Although since the repression, there’s been a little bit less of that in the mainstream media than it was during and following the conflict in Atenco. There’s been a lot of — since the repression hit the news yesterday, there’s been an incredible amount of finger pointing between the three parties. Vicente Fox saying that he had nothing to do with it, his party, the PAN, accusing the governor of Oaxaca, who’s with the PRI, of being the sole intellectual author of the repression. The PRD candidates saying that the federal government should be paying for education and should have entered into negotiations with the teachers. All three parties pointing to the union leadership as being responsible. So we have yet to really figure out who’s behind — directly behind it — other than the governor of Oaxaca.

AMY GOODMAN: Lopez Obrador has just moved ahead in the polls of the presidential race being held July 2. He’s called for dialogue. What does this mean for his campaign?

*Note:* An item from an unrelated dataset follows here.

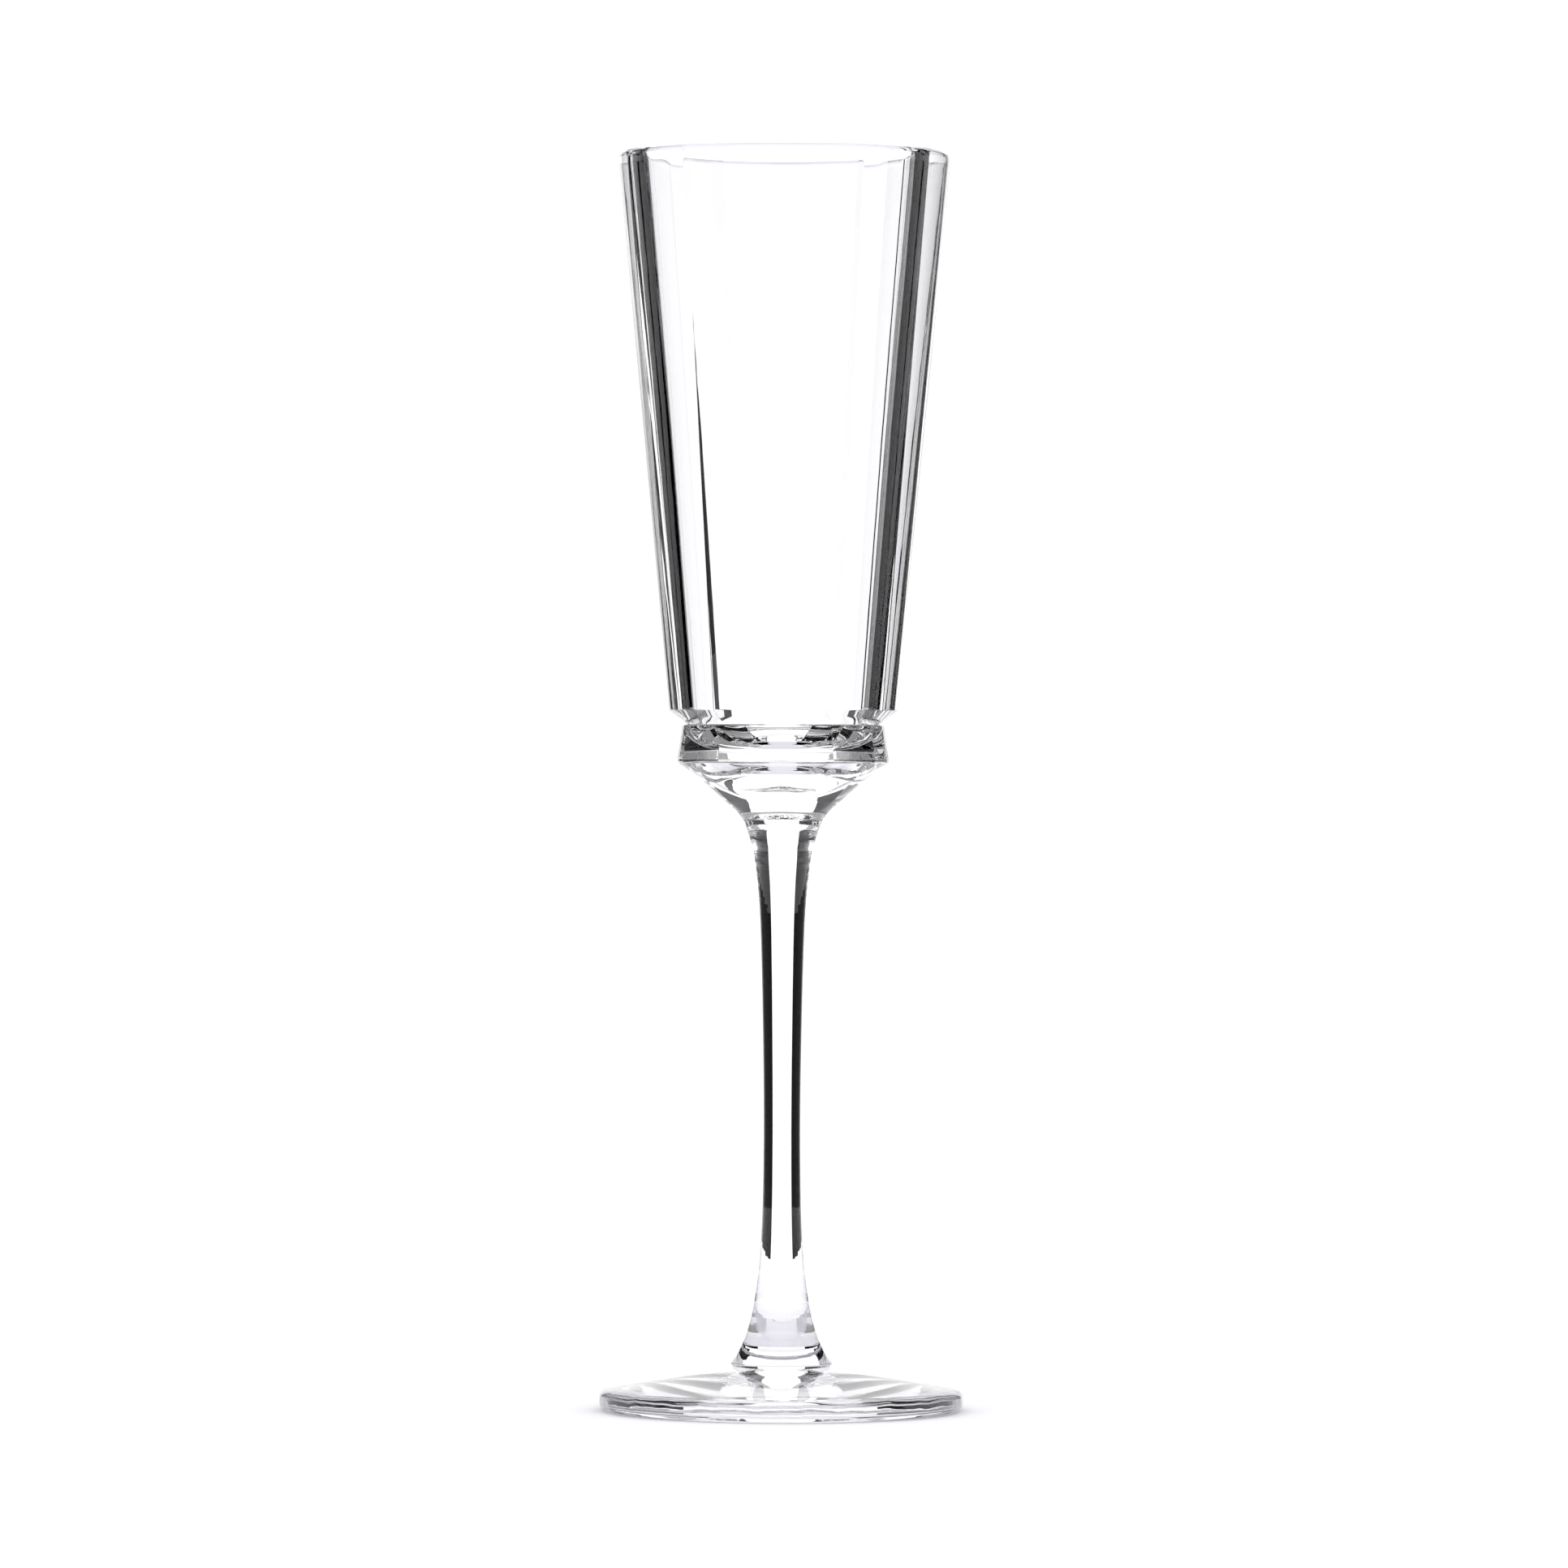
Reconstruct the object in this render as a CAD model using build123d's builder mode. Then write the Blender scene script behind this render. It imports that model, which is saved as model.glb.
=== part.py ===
from build123d import *

import os
from math import asin, degrees

# ---------------------------------------------------------------------------
# Faceted champagne flute, in millimetres. +Z is up and the origin is the
# centre of the circle that the foot stands on. The glass is made as three
# pieces, which the maker welds hot: the bowl, the stem and the foot.
# ---------------------------------------------------------------------------

# Heights
overall_height = 232.2
lip_height = 1.8
facet_foot_height = 129.4
neck_height = 126.5
ring_edge_height = 119.8
taper_upper_height = 117.1
taper_lower_height = 113.7
collar_top_height = 110.6
bowl_seam_height = 109.2
foot_seam_height = 8.2

# Outside of the bowl, measured to the middle of a wide panel
rim_radius = 30.7
facet_foot_radius = 21.3
neck_radius = 17.3
ring_top_radius = 18.7
ring_edge_radius = 19.7
taper_upper_radius = 15.7
taper_lower_radius = 11.9
collar_radius = 8.4
bowl_seam_radius = 7.4

# Section of the bowl: four wide bowed panels with a narrow flat facet between.
# The half angle is from a panel's middle to its corner, and the bow is the
# radius at the panel's middle divided by the radius at its corners.
outer_half_angle = 30.9
outer_bow = 0.951
inner_half_angle = 39.8
inner_bow = 0.972

# Inside of the bowl
rim_wall = 2.1
mid_wall_height = 180.0
mid_wall = 3.0
cavity_wall_height = 127.8
cavity_wall_radius = 17.6
cavity_shoulder_height = 125.0
cavity_shoulder_radius = 14.8
cavity_turn_height = 121.4
cavity_turn_radius = 10.5
cavity_floor_height = 120.9
cavity_floor_radius = 6.0
rim_rounding = 0.8

# Stem, as the radius at each height
under_collar_radius, under_collar_height = 6.3, 106.2
upper_flare_radius, upper_flare_height = 5.1, 101.2
upper_rod_radius, upper_rod_height = 4.05, 88.0
waist_radius, waist_height = 3.4, 56.0
lower_rod_radius, lower_rod_height = 3.75, 33.0
lower_flare_radius, lower_flare_height = 5.1, 20.0
skirt_radius, skirt_height = 7.1, 12.8
shoulder_radius, shoulder_height = 9.45, 8.7
foot_seam_radius = 9.1

# Foot
foot_radius = 33.7
foot_edge_thickness = 3.7
foot_edge_rounding = 0.9
foot_top_radius = 31.8
foot_top_height = 4.2
foot_slope_radius = 19.5
foot_slope_height = 6.3
rest_ring_outer = 32.7
rest_ring_inner = 28.6
foot_bevel_height = 1.1
foot_recess_depth = 0.6
recess_radius = (rest_ring_inner**2 + foot_recess_depth**2) / (2 * foot_recess_depth)
recess_angle = degrees(asin(rest_ring_inner / recess_radius))

os.makedirs("parts", exist_ok=True)


def outer_radius(height):
    """Radius of the bowl's outside between the foot of the facets and the lip."""
    share = (height - facet_foot_height) / (overall_height - lip_height - facet_foot_height)
    return facet_foot_radius + share * (rim_radius - facet_foot_radius)


def panel_section(panel_radius, height, half_angle, bow):
    """Return an eight-sided section of the bowl at a height."""
    corner = Vector(panel_radius / bow, 0)
    middle = Vector(panel_radius, 0)
    with BuildSketch(Plane.XY.offset(height)) as section:
        with BuildLine():
            for turn in range(4):
                facing = 90 * turn
                first = corner.rotate(Axis.Z, facing - half_angle)
                last = corner.rotate(Axis.Z, facing + half_angle)
                following = corner.rotate(Axis.Z, facing + 90 - half_angle)
                ThreePointArc(first, middle.rotate(Axis.Z, facing), last)
                Line(last, following)
        make_face()
    return section.sketch


def outside_section(panel_radius, height):
    """Return a section of the bowl's outside."""
    return panel_section(panel_radius, height, outer_half_angle, outer_bow)


def inside_section(panel_radius, height):
    """Return a section of the bowl's hollow."""
    return panel_section(panel_radius, height, inner_half_angle, inner_bow)


# Bowl: the faceted wall, the grooved neck, the ring and the solid tapered base
outside = [
    outside_section(rim_radius, overall_height),
    outside_section(rim_radius, overall_height - lip_height),
    outside_section(facet_foot_radius, facet_foot_height),
    outside_section(neck_radius, neck_height),
]
ring = [
    outside_section(ring_top_radius, neck_height),
    outside_section(ring_edge_radius, ring_edge_height),
    outside_section(taper_upper_radius, taper_upper_height),
    outside_section(taper_lower_radius, taper_lower_height),
    outside_section(collar_radius, collar_top_height),
]

# Hollow for the wine: eased at the lip, and its wall thickens down to the floor
hollow = [
    inside_section(rim_radius - rim_wall + rim_rounding, overall_height),
    inside_section(rim_radius - rim_wall, overall_height - rim_rounding),
    inside_section(rim_radius - rim_wall, overall_height - lip_height),
    inside_section(outer_radius(mid_wall_height) - mid_wall, mid_wall_height),
    inside_section(cavity_wall_radius, cavity_wall_height),
    inside_section(cavity_shoulder_radius, cavity_shoulder_height),
    inside_section(cavity_turn_radius, cavity_turn_height),
    inside_section(cavity_floor_radius, cavity_floor_height),
]

with BuildPart() as bowl:
    loft(outside, ruled=True)
    loft(ring, ruled=True)

    # Round collar where the stem is welded on
    with BuildSketch(Plane.XY.offset(collar_top_height)):
        Circle(collar_radius)
    with BuildSketch(Plane.XY.offset(bowl_seam_height)):
        Circle(bowl_seam_radius)
    loft()

    loft(hollow, ruled=True, mode=Mode.SUBTRACT)

    # Fire-polished rim, rounded outside and eased inside
    rim_edges = bowl.faces().sort_by(Axis.Z)[-1].outer_wire().edges()
    fillet(rim_edges, rim_rounding)

# Stem: drawn down to a waist and flared to a shoulder over the foot
with BuildPart() as stem:
    with BuildSketch(Plane.XZ):
        with BuildLine():
            side = Spline(
                (bowl_seam_radius, bowl_seam_height),
                (under_collar_radius, under_collar_height),
                (upper_flare_radius, upper_flare_height),
                (upper_rod_radius, upper_rod_height),
                (waist_radius, waist_height),
                (lower_rod_radius, lower_rod_height),
                (lower_flare_radius, lower_flare_height),
                (skirt_radius, skirt_height),
                (shoulder_radius, shoulder_height),
            )
            Line(side @ 1, (foot_seam_radius, foot_seam_height))
            Polyline(
                (foot_seam_radius, foot_seam_height),
                (0, foot_seam_height),
                (0, bowl_seam_height),
                (bowl_seam_radius, bowl_seam_height),
            )
        make_face()
    revolve(axis=Axis.Z)

# Foot: a shallow cone with a blunt edge and a hollowed underside
with BuildPart() as foot:
    with BuildSketch(Plane.XZ):
        with BuildLine():
            Line((0, foot_seam_height), (foot_seam_radius, foot_seam_height))
            ThreePointArc(
                (foot_seam_radius, foot_seam_height),
                (foot_slope_radius, foot_slope_height),
                (foot_top_radius, foot_top_height),
            )
            Line((foot_top_radius, foot_top_height), (foot_radius - foot_edge_rounding, foot_edge_thickness))
            RadiusArc(
                (foot_radius - foot_edge_rounding, foot_edge_thickness),
                (foot_radius, foot_edge_thickness - foot_edge_rounding),
                foot_edge_rounding,
            )
            Polyline(
                (foot_radius, foot_edge_thickness - foot_edge_rounding),
                (foot_radius, foot_bevel_height),
                (rest_ring_outer, 0),
                (rest_ring_inner, 0),
            )
            CenterArc((0, foot_recess_depth - recess_radius), recess_radius, 90, -recess_angle)
            Line((0, foot_recess_depth), (0, foot_seam_height))
        make_face()
    revolve(axis=Axis.Z)

bowl.part.label = "bowl"
stem.part.label = "stem"
foot.part.label = "foot"

export_step(bowl.part, "parts/bowl.step")
export_step(stem.part, "parts/stem.step")
export_step(foot.part, "parts/foot.step")
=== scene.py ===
"""Studio scene of a faceted champagne flute, made of three pieces of clear glass welded hot."""

import logging
from dataclasses import dataclass
from enum import Enum
from functools import lru_cache
from math import atan2, cos, hypot, pi, radians, sin, sqrt, tau

import bmesh
import bpy
from mathutils import Matrix, Vector


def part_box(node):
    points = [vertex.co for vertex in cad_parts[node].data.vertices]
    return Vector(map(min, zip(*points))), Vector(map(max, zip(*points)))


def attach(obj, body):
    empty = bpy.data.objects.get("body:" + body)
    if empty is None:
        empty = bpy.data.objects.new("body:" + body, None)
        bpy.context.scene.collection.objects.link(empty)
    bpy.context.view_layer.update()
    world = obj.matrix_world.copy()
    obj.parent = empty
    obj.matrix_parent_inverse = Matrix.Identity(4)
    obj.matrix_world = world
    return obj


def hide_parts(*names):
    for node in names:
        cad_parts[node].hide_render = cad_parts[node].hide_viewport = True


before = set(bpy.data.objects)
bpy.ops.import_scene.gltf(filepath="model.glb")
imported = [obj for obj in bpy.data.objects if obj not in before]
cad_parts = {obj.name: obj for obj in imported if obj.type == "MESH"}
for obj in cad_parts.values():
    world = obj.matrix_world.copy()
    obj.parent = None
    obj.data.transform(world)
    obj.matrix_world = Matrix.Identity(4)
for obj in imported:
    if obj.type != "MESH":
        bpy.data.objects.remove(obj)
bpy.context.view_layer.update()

MM = 0.001
HAIR = 0.001 * MM
SEAM_RADIUS = 7.4 * MM
log = logging.getLogger("flute")


class Face(Enum):
    """Material slots of a glass piece."""

    SKIN = 0
    WELD = 1


class Grain(Enum):
    """Which way the faint ripple of the glass is drawn out, as a stretch along X, Y and Z."""

    UPRIGHT = (1.0, 1.0, 0.10)
    DRAWN = (1.0, 1.0, 0.25)
    ROUND = (0.5, 0.5, 2.5)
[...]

JILL FREIDBERG: I’m reluctant to comment on that just because I don’t put a lot of faith in the polls thus far in Mexico in terms of what may actually happen on July 2. I think that there are teachers around the country who are likely to vote for Lopez Obrador and this may have increased that number. But beyond that I’m reluctant to comment.

AMY GOODMAN: We will certainly follow the events leading up to the election in the aftermath of this attack on the teachers of Oaxaca. Jill Freidberg, I want to thank you for being with us. Filmmaker, spent two years producing the documentary Granito De Arena, or “Grain of Sand.”